(Extracted records)
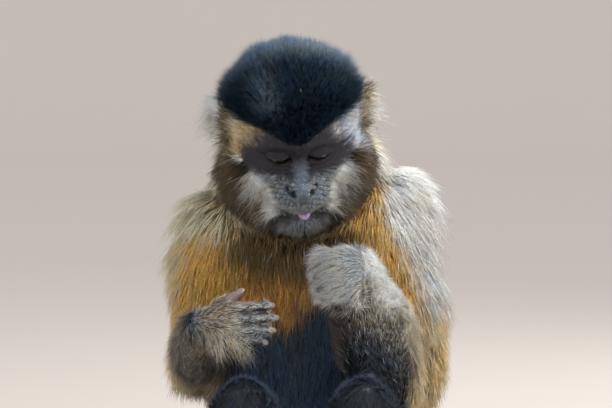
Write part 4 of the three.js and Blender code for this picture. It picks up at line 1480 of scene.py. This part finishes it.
def base_material(name, size, amount, relief=0, colour=None, **settings):
    """A material of one colour, or else with the mesh's attribute tone as its colour, with strand grain
    over it, and with a bump of the given height in metres as its relief. Settings are inputs of its
    Principled shader."""
    material = bpy.data.materials.get(name)
    if material:
        return material
    material = bpy.data.materials.new(name)
    material.use_nodes = True
    tree = material.node_tree
    shader = tree.nodes["Principled BSDF"]
    for key, value in settings.items():
        shader.inputs[key.replace("_", " ")].default_value = value
    position = add_node(tree, "TexCoord").outputs["Object"]
    tone = (*colour, 1) if colour else add_node(tree, "Attribute", attribute_name="tone").outputs["Color"]
    given = ("Vector", position), ("Colour", tone), ("Size", size), ("Amount", amount)
    grain = add_node(tree, "Group", *given, node_tree=grain_group()).outputs
    tree.links.new(grain["Colour"], shader.inputs["Base Color"])
    if relief:
        bump = add_node(tree, "Bump", ("Strength", 1), ("Distance", relief), ("Height", grain["Height"]))
        tree.links.new(bump.outputs["Normal"], shader.inputs["Normal"])
    return material


COLD_TINT = (0.6, 0.8, 1, 1)


def fur_material(name):
    """Hair: matt with a soft sheen, and on the cap smoother, with a cold shine."""
    if name == "cap_fur":
        shine = {"Specular_IOR_Level": 0.06, "Specular_Tint": COLD_TINT}
        return base_material(name, 0.0016, 0.35, Roughness=0.4, **shine)
    return base_material(name, 0.0012, 0.25, Roughness=0.6, Specular_IOR_Level=0.2, Sheen_Weight=0.03)


def skin_material():
    """Bare skin: pored and dull."""
    return base_material("bare_skin", 0.0009, 0.22, 0.00022, Roughness=0.42, Specular_IOR_Level=0.3)


def eye_material():
    """A wet eyeball."""
    return base_material("wet_eye", 0.0012, 0.1, Roughness=0.12, Coat_Weight=0.3, Coat_Roughness=0.05)


def tongue_material():
    """A moist tongue, finely pimpled."""
    colour = bpy.context.scene.capuchin_face.tongue[:]
    moist = {"Roughness": 0.28, "Subsurface_Weight": 0.15}
    return base_material("moist_tongue", 0.0006, 0.12, 0.0001, colour, **moist)


def nail_material():
    """Horny nails, streaked and half glossy."""
    colour = bpy.context.scene.capuchin_face.nail[:]
    return base_material("horn", 0.0008, 0.2, 0.00004, colour, Roughness=0.32)


# ---- Stage ----

VIEW_TARGET = (0.002, -0.06, 0.2337)
EVEN_SHARE = 0.6  # how much of the backdrop's look takes no part in the light
EVEN_STRENGTH = 0.95
SURROUND_COLOUR = (0.95, 0.975, 1, 1)
SENSOR_WIDTH = 36
# The backdrop: half its width, where its floor starts, its wall and that wall's top, and the bend between.
BACKDROP_HALF = 6500
FLOOR_START = -4000
WALL_PLACE = 5300
WALL_TOP = 4500
BEND = 700
# Each lamp's size and place in metres. Its power is the stage property of the same name.
LAMPS = {"key": (0.9, (0.75, -0.7, 1.35)), "fill": (1.2, (-1.3, -1.3, 0.75)), "rim": (0.6, (0.65, 0.9, 1.0))}


def backdrop_material(colour):
    """The backdrop's matt colour, part of which the camera sees as it is, whatever light falls there."""
    material = base_material("pale_backdrop", 0.3, 0.015, 0, colour, Roughness=0.9)
    tree = material.node_tree
    lit = tree.nodes["Principled BSDF"].outputs["BSDF"]
    even = add_node(tree, "Emission", ("Color", (*colour, 1)), ("Strength", EVEN_STRENGTH)).outputs[0]
    direct = add_node(tree, "LightPath").outputs["Is Camera Ray"]
    seen = add_node(tree, "Math", (0, direct), (1, EVEN_SHARE), operation="MULTIPLY").outputs[0]
    blend = add_node(tree, "MixShader", (0, seen), (1, lit), (2, even)).outputs[0]
    tree.links.new(blend, tree.nodes["Material Output"].inputs["Surface"])
    return material


def build_backdrop(colour):
    """A floor that sweeps up into a wall."""
    angle = np.linspace(0, math.pi / 2, 24)
    y = np.concatenate([[FLOOR_START], WALL_PLACE - BEND + BEND * np.sin(angle), [WALL_PLACE]])
    z = np.concatenate([[0], BEND - BEND * np.cos(angle), [WALL_TOP]])
    grid = vectors(np.array([-BACKDROP_HALF, BACKDROP_HALF])[:, None], y[None], z[None])
    index = np.arange(2 * len(y)).reshape(2, -1)
    quads = np.stack([index[0, :-1], index[1, :-1], index[1, 1:], index[0, 1:]], -1)
    backdrop = mesh_object("backdrop", grid.reshape(-1, 3), quads)
    backdrop.data.materials.append(backdrop_material(colour))


def aimed(name, data, at):
    """A lamp or camera at a place in metres, turned to the animal."""
    holder = bpy.data.objects.new(name, data)
    holder.location = at
    holder.rotation_euler = (Vector(VIEW_TARGET) - Vector(at)).to_track_quat("-Z", "Y").to_euler()
    bpy.context.scene.collection.objects.link(holder)
    return holder


def build_stage():
    """The backdrop, three soft lamps, an even surround and the camera."""
    scene = bpy.context.scene
    look = scene.capuchin_stage
    build_backdrop(look.backdrop[:])
    for key, (size, at) in LAMPS.items():
        lamp = bpy.data.lights.new(f"{key}_lamp", "AREA")
        lamp.energy = getattr(look, key)
        lamp.size = size
        aimed(f"{key}_lamp", lamp, at)
    scene.world = bpy.data.worlds.new("surround")
    scene.world.use_nodes = True
    background = scene.world.node_tree.nodes["Background"].inputs
    background["Color"].default_value = SURROUND_COLOUR
    background["Strength"].default_value = look.surround
    camera = bpy.data.cameras.new("camera")
    camera.sensor_width = SENSOR_WIDTH
    camera.lens = SENSOR_WIDTH * look.distance / look.view_width
    back = Vector((0, -math.cos(look.elevation), math.sin(look.elevation)))
    scene.camera = aimed("camera", camera, Vector(VIEW_TARGET) + back * look.distance)
    scene.view_settings.view_transform = "Standard"


# ---- Add-on ----


def colour_property(name, description, default):
    """A property that holds a colour."""
    return FloatVectorProperty(name=name, description=description, default=default, subtype="COLOR")


def measure_property(name, description, default, low=0.0, kind="LENGTH"):
    """A property that holds a length or a power, of at least a given value."""
    return FloatProperty(name=name, description=description, default=default, min=low, unit=kind)


def angle_property(name, description, default):
    """A property that holds an angle of less than a right angle."""
    return FloatProperty(
        name=name, description=description, default=default, min=0, max=1.5, subtype="ANGLE"
    )


class CapuchinHair(PropertyGroup):
    """Measures and colours of the hair on one region of the body."""

    length: measure_property("Length", "Length of a hair", 0.015)
    width: measure_property("Width", "Width of a tuft", 0.0008)
    lift: angle_property("Lift", "Angle between hair and skin", 0.5)
    growth: FloatProperty(name="Growth", description="How thick the hair grows", default=1, min=0, max=4)
    pale: FloatProperty(
        name="Pale hairs", description="Share of pale hairs", default=0.1, min=0, max=1, subtype="FACTOR"
    )
    skin: colour_property("Skin", "Colour of the bare skin", (0.1, 0.08, 0.07))
    root: colour_property("Root", "Colour of a hair at its root", (0.1, 0.08, 0.06))
    tip: colour_property("Tip", "Colour of a hair at its tip", (0.3, 0.25, 0.2))


class CapuchinFace(PropertyGroup):
    """Colours of eyes, tongue and nails."""

    iris: colour_property("Iris", "Colour of the iris", (0.022, 0.011, 0.006))
    eye_white: colour_property("Eye white", "Colour of the eyeball round the iris", (0.024, 0.017, 0.013))
    tongue: colour_property("Tongue", "Colour of the tongue", (0.29, 0.19, 0.34))
    nail: colour_property("Nails", "Colour of the nails", (0.24, 0.17, 0.15))


class CapuchinStage(PropertyGroup):
    """Backdrop, lamps and camera."""

    backdrop: colour_property("Backdrop", "Colour of floor and backdrop", (0.74, 0.67, 0.62))
    key: measure_property("Key lamp", "Power of the key lamp", 26, kind="POWER")
    fill: measure_property("Fill lamp", "Power of the fill lamp", 9, kind="POWER")
    rim: measure_property("Rim lamp", "Power of the lamp behind", 16, kind="POWER")
    surround: FloatProperty(
        name="Surround", description="Strength of the light all round", default=0.42, min=0
    )
    distance: measure_property("Distance", "From camera to animal", 2.6, 0.5)
    view_width: measure_property("View width", "Width in view at the animal", 0.41616, 0.05)
    elevation: angle_property("Elevation", "Angle of the camera above level", math.radians(4))


class CAPUCHIN_OT_skin(Operator):
    """Makes the skin of the whole animal"""

    bl_idname = "capuchin.skin"
    bl_label = "Skin"

    def execute(self, context):
        build_skin()
        return {"FINISHED"}


class CAPUCHIN_OT_eyes(Operator):
    """Makes the two eyeballs"""

    bl_idname = "capuchin.eyes"
    bl_label = "Eyes"

    def execute(self, context):
        build_eyes()
        return {"FINISHED"}


class CAPUCHIN_OT_tongue(Operator):
    """Makes the tip of the tongue"""

    bl_idname = "capuchin.tongue"
    bl_label = "Tongue"

    def execute(self, context):
        build_tongue()
        return {"FINISHED"}


class CAPUCHIN_OT_nails(Operator):
    """Makes the nails of fingers and toes"""

    bl_idname = "capuchin.nails"
    bl_label = "Nails"

    def execute(self, context):
        build_nails()
        return {"FINISHED"}


def build_coats(part):
    """Grows all pieces of the coat on one part of the animal."""
    for name, row in COATS.items():
        if row[-1] == part:
            build_coat(name)


class CAPUCHIN_OT_coat_head(Operator):
    """Grows the coat of the head over the skin"""

    bl_idname = "capuchin.coat_head"
    bl_label = "Coat of the head"

    def execute(self, context):
        build_coats("head")
        return {"FINISHED"}


class CAPUCHIN_OT_coat_body(Operator):
    """Grows the coat of neck, shoulders, chest and back over the skin"""

    bl_idname = "capuchin.coat_body"
    bl_label = "Coat of the body"

    def execute(self, context):
        build_coats("body")
        return {"FINISHED"}


class CAPUCHIN_OT_coat_limbs(Operator):
    """Grows the coat of arms, legs and tail over the skin"""

    bl_idname = "capuchin.coat_limbs"
    bl_label = "Coat of the limbs"

    def execute(self, context):
        build_coats("limbs")
        return {"FINISHED"}


class CAPUCHIN_OT_stage(Operator):
    """Sets up backdrop, lamps and camera"""

    bl_idname = "capuchin.stage"
    bl_label = "Stage"

    def execute(self, context):
        build_stage()
        return {"FINISHED"}


PIECES = (
    CAPUCHIN_OT_skin,
    CAPUCHIN_OT_eyes,
    CAPUCHIN_OT_tongue,
    CAPUCHIN_OT_nails,
    CAPUCHIN_OT_coat_head,
    CAPUCHIN_OT_coat_body,
    CAPUCHIN_OT_coat_limbs,
    CAPUCHIN_OT_stage,
)


class CAPUCHIN_PT_panel(Panel):
    """Lists the pieces of the animal, with its measures and colours"""

    bl_idname = "CAPUCHIN_PT_panel"
    bl_label = "Capuchin monkey"
    bl_space_type = "VIEW_3D"
    bl_region_type = "UI"
    bl_category = "Capuchin"

    def draw(self, context):
        layout = self.layout
        scene = context.scene
        for piece in PIECES:
            layout.operator(piece.bl_idname)
        for group in (scene.capuchin_face, scene.capuchin_stage, *scene.capuchin_hair):
            box = layout.box()
            box.label(text=group.name or group.bl_rna.name)
            for key in group.__annotations__:
                box.prop(group, key)


GROUPS = {
    "capuchin_face": (CapuchinFace, PointerProperty),
    "capuchin_stage": (CapuchinStage, PointerProperty),
    "capuchin_hair": (CapuchinHair, CollectionProperty),
}
CLASSES = (*(group for group, _ in GROUPS.values()), *PIECES, CAPUCHIN_PT_panel)


def register():
    """Registers the add-on's classes, and its properties on the scene."""
    for cls in CLASSES:
        bpy.utils.register_class(cls)
    for key, (group, kind) in GROUPS.items():
        setattr(bpy.types.Scene, key, kind(type=group))


def unregister():
    """Takes back what register did."""
    for key in GROUPS:
        delattr(bpy.types.Scene, key)
    for cls in reversed(CLASSES):
        bpy.utils.unregister_class(cls)


def main():
    """Makes every piece by its operator."""
    register()
    fill_hair()
    for piece in PIECES:
        getattr(bpy.ops.capuchin, piece.bl_idname.split(".")[1])()


if __name__ == "__main__":
    main()
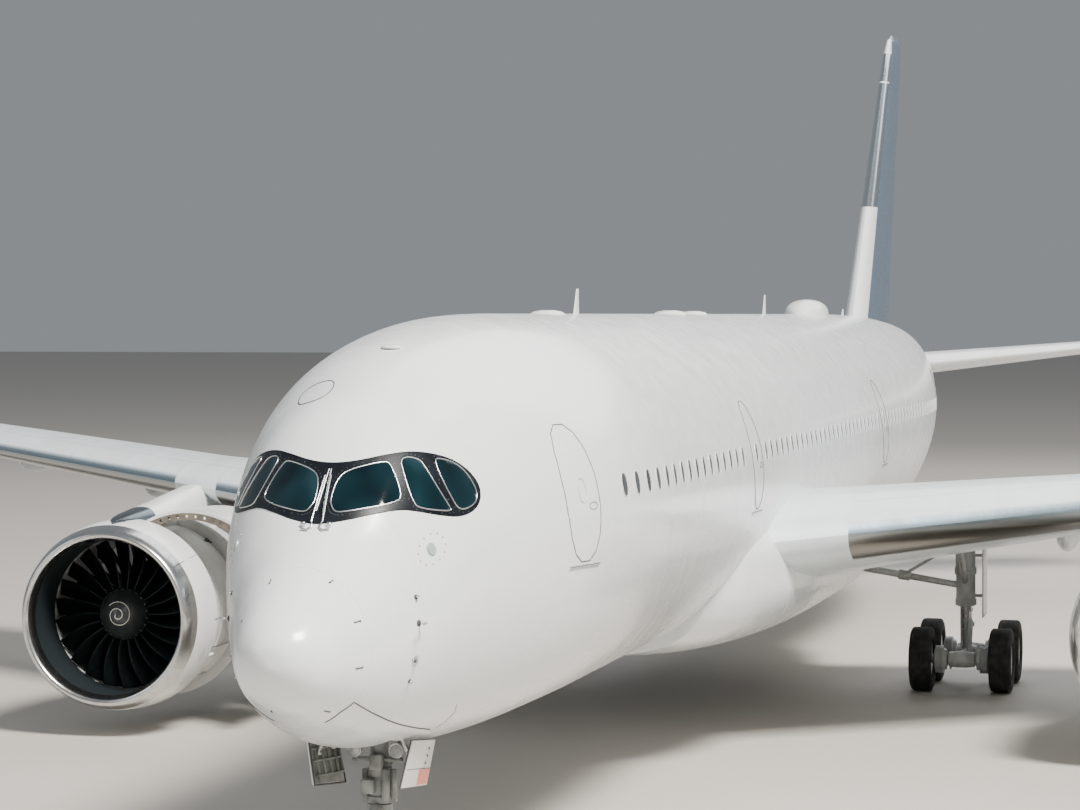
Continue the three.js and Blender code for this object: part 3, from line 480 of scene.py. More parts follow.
def tintedGlass(name, deep, bright):
    return mottled(name, bright, 0.08, (20, 3), [(0.3, deep), (0.75, bright)], Coat_Weight=0.8, Coat_Roughness=0.03)


# Paints
white, dull = paint["white"], paint["whiteDull"]
hullPaint = paintedSkin("white hull paint", white, dull, 0.24, 2.6)
wingPaint = paintedSkin("grey wing paint", paint["wing"], paint["wingDull"], 0.38, 1.7, 0, 0.8)
tailPaint = paintedSkin("blue tail paint", paint["blue"], (0.11, 0.15, 0.2), 0.3, 0, 1, 0.4)
tailWhite = paintedSkin("white tail paint", white, dull, 0.28, 1.5, 0, 0.5)
cowlPaint = paintedSkin("white cowl paint", (0.78, 0.79, 0.78), (0.66, 0.66, 0.64), 0.3, 0, 1, 0.7)
rimPaint = paintedSkin("window rim paint", (0.6, 0.62, 0.63), (0.5, 0.52, 0.52), 0.35)
spiralPaint = paintedSkin("spiral paint", (0.62, 0.6, 0.54), (0.45, 0.43, 0.38), 0.5)
sensorPaint = paintedSkin("static plate paint", (0.36, 0.43, 0.41), (0.3, 0.36, 0.34), 0.35)
redPaint = paintedSkin("red marks", (0.4, 0.12, 0.09), (0.3, 0.1, 0.08), 0.4)
orangePaint = paintedSkin("orange patch", (0.8, 0.13, 0.045), (0.62, 0.1, 0.04), 0.4)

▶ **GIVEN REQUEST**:
Copy, please, exactly the lines that start at the first line of the data and end at the line containing "COLD_TINT = (0.6, 0.8, 1, 1)", both kept and no others.

▶ **RESULT**:
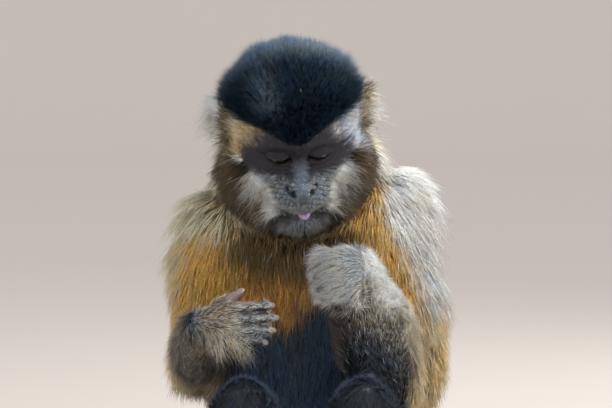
Write part 4 of the three.js and Blender code for this picture. It picks up at line 1480 of scene.py. This part finishes it.
def base_material(name, size, amount, relief=0, colour=None, **settings):
    """A material of one colour, or else with the mesh's attribute tone as its colour, with strand grain
    over it, and with a bump of the given height in metres as its relief. Settings are inputs of its
    Principled shader."""
    material = bpy.data.materials.get(name)
    if material:
        return material
    material = bpy.data.materials.new(name)
    material.use_nodes = True
    tree = material.node_tree
    shader = tree.nodes["Principled BSDF"]
    for key, value in settings.items():
        shader.inputs[key.replace("_", " ")].default_value = value
    position = add_node(tree, "TexCoord").outputs["Object"]
    tone = (*colour, 1) if colour else add_node(tree, "Attribute", attribute_name="tone").outputs["Color"]
    given = ("Vector", position), ("Colour", tone), ("Size", size), ("Amount", amount)
    grain = add_node(tree, "Group", *given, node_tree=grain_group()).outputs
    tree.links.new(grain["Colour"], shader.inputs["Base Color"])
    if relief:
        bump = add_node(tree, "Bump", ("Strength", 1), ("Distance", relief), ("Height", grain["Height"]))
        tree.links.new(bump.outputs["Normal"], shader.inputs["Normal"])
    return material


COLD_TINT = (0.6, 0.8, 1, 1)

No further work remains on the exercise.